— BEGIN RECORDS SUPPLIED —

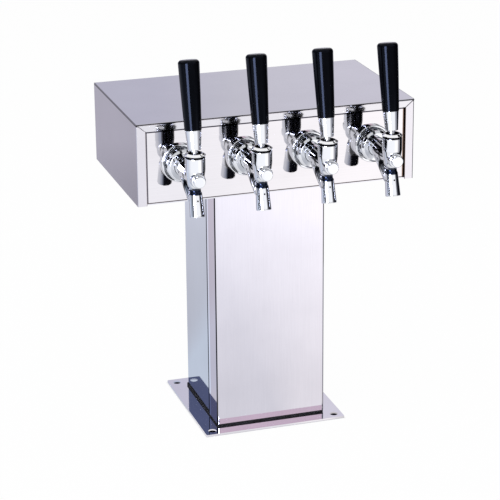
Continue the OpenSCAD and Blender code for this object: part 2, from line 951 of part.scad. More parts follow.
base_plate();
base_gasket();
base_socket();
base_screws();
column_shell();
column_front_cover();
column_foam();
neck_socket();
neck_screws();
head_bottom_panel();
head_left_end();
head_right_end();
head_top_cover();
head_front_panel();
head_back_panel();
head_back_screws();
head_foam();
glycol_loop();
beer_line_1();
beer_line_2();
beer_line_3();
beer_line_4();
shank_flanges();
shanks();
lock_nuts();
tailpieces();
tail_nuts();
coupling_washers();
coupling_nut_1();
coupling_nut_2();
coupling_nut_3();
coupling_nut_4();
faucet_body_1();
faucet_body_2();
faucet_body_3();
faucet_body_4();
front_caps();
ball_seats();
collars();
valve_shaft_1();
valve_shaft_2();
valve_shaft_3();
valve_shaft_4();
seat_washer_1();
seat_washer_2();
seat_washer_3();
seat_washer_4();
lever_1();
lever_2();
lever_3();
lever_4();
ferrule_1();
ferrule_2();
ferrule_3();
ferrule_4();
handle_1();
handle_2();
handle_3();
handle_4();
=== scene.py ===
"""A four-tap draught beer tower in a plain studio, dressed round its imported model.

The housing keeps its packed sheet parts, each with a worked-steel finish. The taps are modelled
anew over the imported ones: cast bodies, drilled nuts, flanges, collars, ferrules and handles.
"""
import logging
import math
from collections.abc import Mapping, Sequence
from dataclasses import dataclass, field
from enum import Enum
from functools import cache

import bmesh
import bpy
from bmesh.types import BMesh
from bpy.types import Material, NodeSocket, NodeTree, Object, World
from mathutils import Matrix, Vector


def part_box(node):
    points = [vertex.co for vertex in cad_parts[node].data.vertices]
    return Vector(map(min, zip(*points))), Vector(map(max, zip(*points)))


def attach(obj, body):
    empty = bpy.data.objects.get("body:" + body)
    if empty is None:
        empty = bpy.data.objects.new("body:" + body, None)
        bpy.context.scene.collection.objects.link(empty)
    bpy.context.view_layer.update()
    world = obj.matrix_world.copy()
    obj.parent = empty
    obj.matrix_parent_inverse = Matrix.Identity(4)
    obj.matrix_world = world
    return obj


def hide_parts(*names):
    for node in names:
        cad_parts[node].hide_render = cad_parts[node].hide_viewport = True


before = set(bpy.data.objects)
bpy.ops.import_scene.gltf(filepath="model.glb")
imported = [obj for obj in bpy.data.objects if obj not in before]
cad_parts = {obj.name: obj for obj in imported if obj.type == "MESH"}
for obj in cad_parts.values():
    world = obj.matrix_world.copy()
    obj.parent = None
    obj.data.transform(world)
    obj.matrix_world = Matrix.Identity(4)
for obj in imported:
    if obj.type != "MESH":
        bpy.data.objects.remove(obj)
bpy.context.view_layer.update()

MM = 0.001
TAPS = (1, 2, 3, 4)
# The middle range of a noise, which a pattern spreads over its own values
MIDDLE = {"From Min": 0.3, "From Max": 0.7}
Point = tuple[float, float]
Triple = tuple[float, float, float]
Corners = Sequence[tuple[float, ...]]
Tones = tuple[tuple[float, str], ...]
log = logging.getLogger("tower")


class Axis(Enum):
    """A direction of the row frame, as its unit vector."""

    X = (1.0, 0.0, 0.0)
    Y = (0.0, 1.0, 0.0)
    Z = (0.0, 0.0, 1.0)


def linear(colour: str) -> tuple[float, float, float, float]:
    """Turns an sRGB hex colour to linear light.

    Args:
        colour: the colour as "#RRGGBB".

    Returns:
        Red, green, blue and an alpha of 1, in linear light.
    """
    shares = [int(colour[i:i + 2], 16) / 255 for i in (1, 3, 5)]
    return (*(c / 12.92 if c <= 0.04045 else ((c + 0.055) / 1.055) ** 2.4 for c in shares), 1.0)


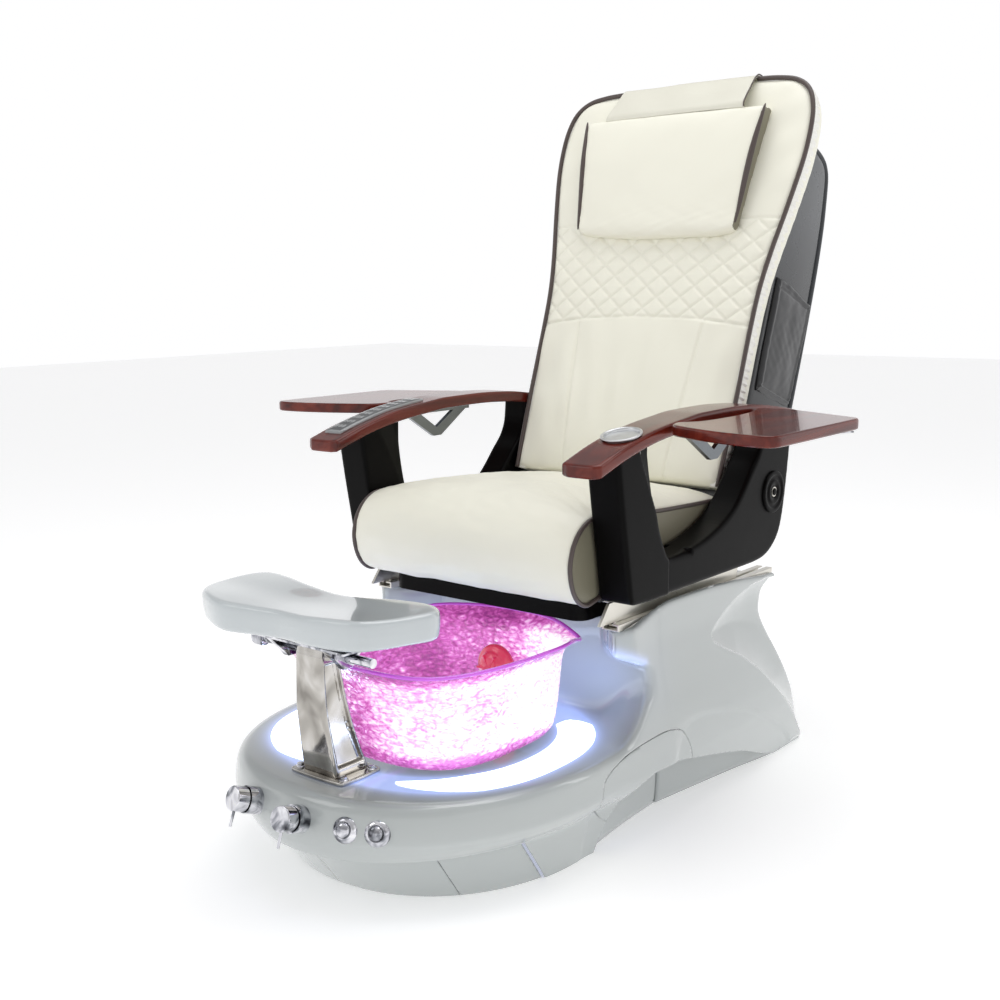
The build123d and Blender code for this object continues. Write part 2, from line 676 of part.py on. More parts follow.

— END RECORDS SUPPLIED —

# [EXERCISE]
Repeat all of the entries exactly.

# [SOLUTION TO THIS PROBLEM]
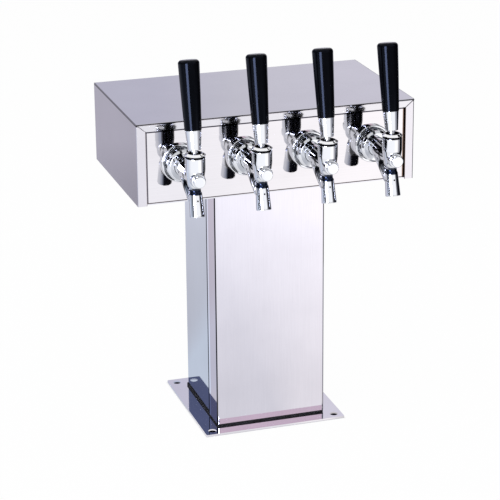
Continue the OpenSCAD and Blender code for this object: part 2, from line 951 of part.scad. More parts follow.
base_plate();
base_gasket();
base_socket();
base_screws();
column_shell();
column_front_cover();
column_foam();
neck_socket();
neck_screws();
head_bottom_panel();
head_left_end();
head_right_end();
head_top_cover();
head_front_panel();
head_back_panel();
head_back_screws();
head_foam();
glycol_loop();
beer_line_1();
beer_line_2();
beer_line_3();
beer_line_4();
shank_flanges();
shanks();
lock_nuts();
tailpieces();
tail_nuts();
coupling_washers();
coupling_nut_1();
coupling_nut_2();
coupling_nut_3();
coupling_nut_4();
faucet_body_1();
faucet_body_2();
faucet_body_3();
faucet_body_4();
front_caps();
ball_seats();
collars();
valve_shaft_1();
valve_shaft_2();
valve_shaft_3();
valve_shaft_4();
seat_washer_1();
seat_washer_2();
seat_washer_3();
seat_washer_4();
lever_1();
lever_2();
lever_3();
lever_4();
ferrule_1();
ferrule_2();
ferrule_3();
ferrule_4();
handle_1();
handle_2();
handle_3();
handle_4();
=== scene.py ===
"""A four-tap draught beer tower in a plain studio, dressed round its imported model.

The housing keeps its packed sheet parts, each with a worked-steel finish. The taps are modelled
anew over the imported ones: cast bodies, drilled nuts, flanges, collars, ferrules and handles.
"""
import logging
import math
from collections.abc import Mapping, Sequence
from dataclasses import dataclass, field
from enum import Enum
from functools import cache

import bmesh
import bpy
from bmesh.types import BMesh
from bpy.types import Material, NodeSocket, NodeTree, Object, World
from mathutils import Matrix, Vector


def part_box(node):
    points = [vertex.co for vertex in cad_parts[node].data.vertices]
    return Vector(map(min, zip(*points))), Vector(map(max, zip(*points)))


def attach(obj, body):
    empty = bpy.data.objects.get("body:" + body)
    if empty is None:
        empty = bpy.data.objects.new("body:" + body, None)
        bpy.context.scene.collection.objects.link(empty)
    bpy.context.view_layer.update()
    world = obj.matrix_world.copy()
    obj.parent = empty
    obj.matrix_parent_inverse = Matrix.Identity(4)
    obj.matrix_world = world
    return obj


def hide_parts(*names):
    for node in names:
        cad_parts[node].hide_render = cad_parts[node].hide_viewport = True


before = set(bpy.data.objects)
bpy.ops.import_scene.gltf(filepath="model.glb")
imported = [obj for obj in bpy.data.objects if obj not in before]
cad_parts = {obj.name: obj for obj in imported if obj.type == "MESH"}
for obj in cad_parts.values():
    world = obj.matrix_world.copy()
    obj.parent = None
    obj.data.transform(world)
    obj.matrix_world = Matrix.Identity(4)
for obj in imported:
    if obj.type != "MESH":
        bpy.data.objects.remove(obj)
bpy.context.view_layer.update()

MM = 0.001
TAPS = (1, 2, 3, 4)
# The middle range of a noise, which a pattern spreads over its own values
MIDDLE = {"From Min": 0.3, "From Max": 0.7}
Point = tuple[float, float]
Triple = tuple[float, float, float]
Corners = Sequence[tuple[float, ...]]
Tones = tuple[tuple[float, str], ...]
log = logging.getLogger("tower")


class Axis(Enum):
    """A direction of the row frame, as its unit vector."""

    X = (1.0, 0.0, 0.0)
    Y = (0.0, 1.0, 0.0)
    Z = (0.0, 0.0, 1.0)


def linear(colour: str) -> tuple[float, float, float, float]:
    """Turns an sRGB hex colour to linear light.

    Args:
        colour: the colour as "#RRGGBB".

    Returns:
        Red, green, blue and an alpha of 1, in linear light.
    """
    shares = [int(colour[i:i + 2], 16) / 255 for i in (1, 3, 5)]
    return (*(c / 12.92 if c <= 0.04045 else ((c + 0.055) / 1.055) ** 2.4 for c in shares), 1.0)


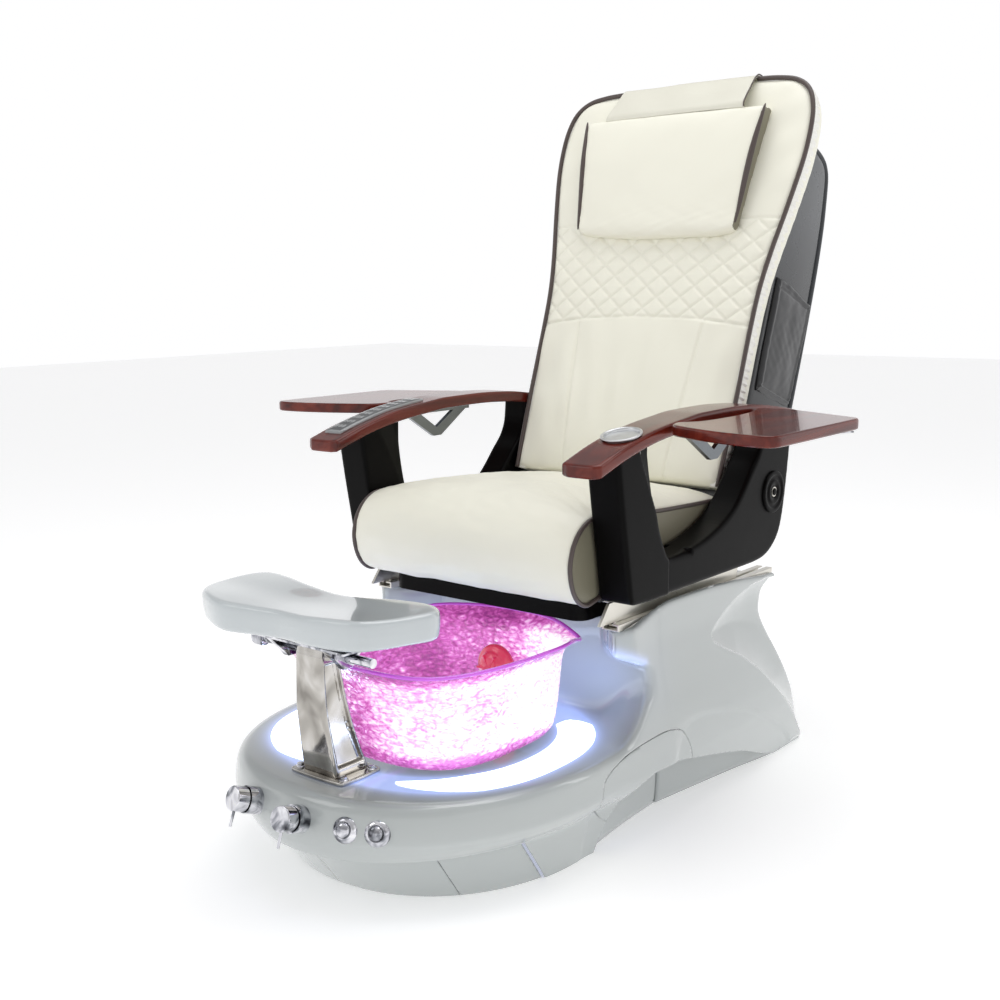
The build123d and Blender code for this object continues. Write part 2, from line 676 of part.py on. More parts follow.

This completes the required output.